# Set task
Keep only the lines where "this" appears.

# Records shown
※ ※ ※

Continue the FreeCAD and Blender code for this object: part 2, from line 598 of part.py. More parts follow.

※ ※ ※

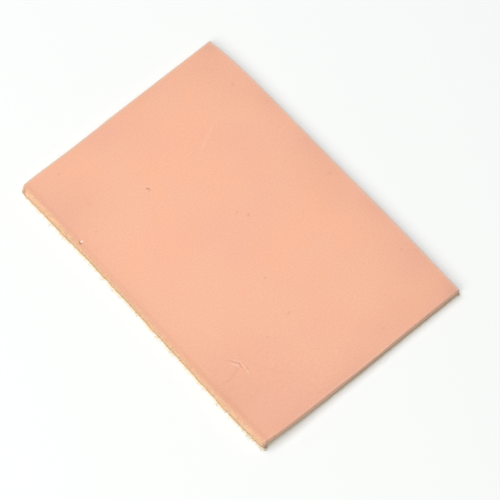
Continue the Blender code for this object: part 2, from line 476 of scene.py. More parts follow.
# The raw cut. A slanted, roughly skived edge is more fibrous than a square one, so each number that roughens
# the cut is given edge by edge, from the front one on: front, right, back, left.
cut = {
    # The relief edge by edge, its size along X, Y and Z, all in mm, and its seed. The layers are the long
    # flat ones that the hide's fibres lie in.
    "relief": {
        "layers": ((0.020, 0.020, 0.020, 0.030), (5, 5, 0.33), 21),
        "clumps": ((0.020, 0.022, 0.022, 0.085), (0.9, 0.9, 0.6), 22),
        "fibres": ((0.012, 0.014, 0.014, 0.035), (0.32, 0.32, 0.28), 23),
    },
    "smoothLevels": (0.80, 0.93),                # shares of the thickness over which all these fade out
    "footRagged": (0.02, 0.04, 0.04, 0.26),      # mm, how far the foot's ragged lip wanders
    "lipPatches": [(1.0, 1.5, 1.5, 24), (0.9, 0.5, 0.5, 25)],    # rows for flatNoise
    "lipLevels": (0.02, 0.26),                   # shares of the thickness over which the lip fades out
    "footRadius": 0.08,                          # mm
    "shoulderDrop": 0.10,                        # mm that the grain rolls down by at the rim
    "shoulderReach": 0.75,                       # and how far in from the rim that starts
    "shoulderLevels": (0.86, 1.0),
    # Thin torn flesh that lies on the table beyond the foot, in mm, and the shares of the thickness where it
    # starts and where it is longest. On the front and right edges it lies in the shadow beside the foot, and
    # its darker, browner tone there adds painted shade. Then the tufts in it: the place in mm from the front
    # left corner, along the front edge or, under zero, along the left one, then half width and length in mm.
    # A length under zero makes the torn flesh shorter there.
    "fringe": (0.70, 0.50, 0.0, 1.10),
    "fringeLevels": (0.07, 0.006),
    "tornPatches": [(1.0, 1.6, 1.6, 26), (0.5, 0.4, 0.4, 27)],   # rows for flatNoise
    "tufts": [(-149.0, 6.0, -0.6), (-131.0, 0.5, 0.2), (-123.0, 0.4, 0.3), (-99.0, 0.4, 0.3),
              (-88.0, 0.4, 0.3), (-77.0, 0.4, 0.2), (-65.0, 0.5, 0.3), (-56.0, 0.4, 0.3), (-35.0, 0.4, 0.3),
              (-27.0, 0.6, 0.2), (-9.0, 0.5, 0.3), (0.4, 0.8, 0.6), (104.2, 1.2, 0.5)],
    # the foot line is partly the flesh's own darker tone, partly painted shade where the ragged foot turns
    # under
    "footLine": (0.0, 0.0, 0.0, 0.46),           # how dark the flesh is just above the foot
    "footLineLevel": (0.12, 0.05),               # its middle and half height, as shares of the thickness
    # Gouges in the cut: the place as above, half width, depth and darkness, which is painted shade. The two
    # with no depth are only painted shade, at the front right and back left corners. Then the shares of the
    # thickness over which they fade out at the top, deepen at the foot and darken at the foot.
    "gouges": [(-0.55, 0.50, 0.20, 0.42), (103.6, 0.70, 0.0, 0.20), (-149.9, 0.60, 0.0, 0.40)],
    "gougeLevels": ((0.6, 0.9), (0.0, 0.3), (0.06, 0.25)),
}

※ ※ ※

# Exercise result
Continue the FreeCAD and Blender code for this object: part 2, from line 598 of part.py. More parts follow.
Continue the Blender code for this object: part 2, from line 476 of scene.py. More parts follow.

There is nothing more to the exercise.